Monday, July 23, 2007

Backups, pt 1

We all need to do backups of our computers. Most of us don't. Let's take a brief look at the typical backup options available to us.

1. Manual backup to removable media, such as tape, CD, DVD, etc. This has been the traditional way of doing backups. The rationale (at least, until recently) is that removable media can store more data than hard drives. For example, about ten years ago, a high-end tape cartridge could store about 8GB of data wherease the largest hard drive you could reasonably obtain was about 4GB. Also, backups were supposed to be write-mostly, meaning that backups were to be read very infrequently. The linear nature of tape meant that reads were very slow, but that was a small price to pay for the relative low cost of the cartridges.

Nowadays, almost all removable media hold less than a hard drive, so this option isn't good for comprehensive backup solutions. Still, it's the preferred method among casual backer-uppers for keeping a copy of documents, photos, and so forth.

2. Automated backup to another hard drive. Given how ridiculously cheap hard drives are these days, this is my current method of doing backups. The backup drive is simply a large, cheap hard drive that keeps a copy of the data on my computer.

3. Automated backup to a network service. I like the concept of these backup services (Mozy, .Mac, Amazon S3). The storage is relatively cheap and you can be assured that the service itself is keeping backups, so you'll never lose your data. All your files are kept off-site, a big plus if your home or office is lost in a fire or flood.
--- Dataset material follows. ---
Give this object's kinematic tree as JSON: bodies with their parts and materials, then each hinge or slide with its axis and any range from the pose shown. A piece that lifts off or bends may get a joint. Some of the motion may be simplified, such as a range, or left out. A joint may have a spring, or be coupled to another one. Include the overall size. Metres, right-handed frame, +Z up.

For the automated solutions, there's a problem: the backups are performed at periodic intervals, such as every night or once a week. But the time you really need your backup is immediately after you realize you just deleted an important file. Ideally, the backup system should be making backups within minutes of making any filesystem change, whether it be adding, deleting, or modifying a file.

One easy fix that fits within the realm of automated, periodic backups is simply to reduce the backup interval. How about every five minutes? That would be swell. But that begets another problem: the actual time it takes to perform a backup may well exceed the backup interval! You see, typical backup applications figure out which files have changed by scanning all of your files and comparing the modifiation time to the last time the backup was made. My desktop computer has nearly a million files in it; scanning all of them takes a long, long time. It causes my computer to slow to a crawl, too, as system resources are consumed.

I hate doing backups. I dread seeing the pop-up window that appears, letting me know that backups are about to begin. My system will become unusable for about an hour. Ugh.

How can we speed it up and make it better? We need help from the operating system itself, something that most OSs don't natively provide to applications. Apple has a solution in its upcoming Leopard release. We'll talk about it in an upcoming post.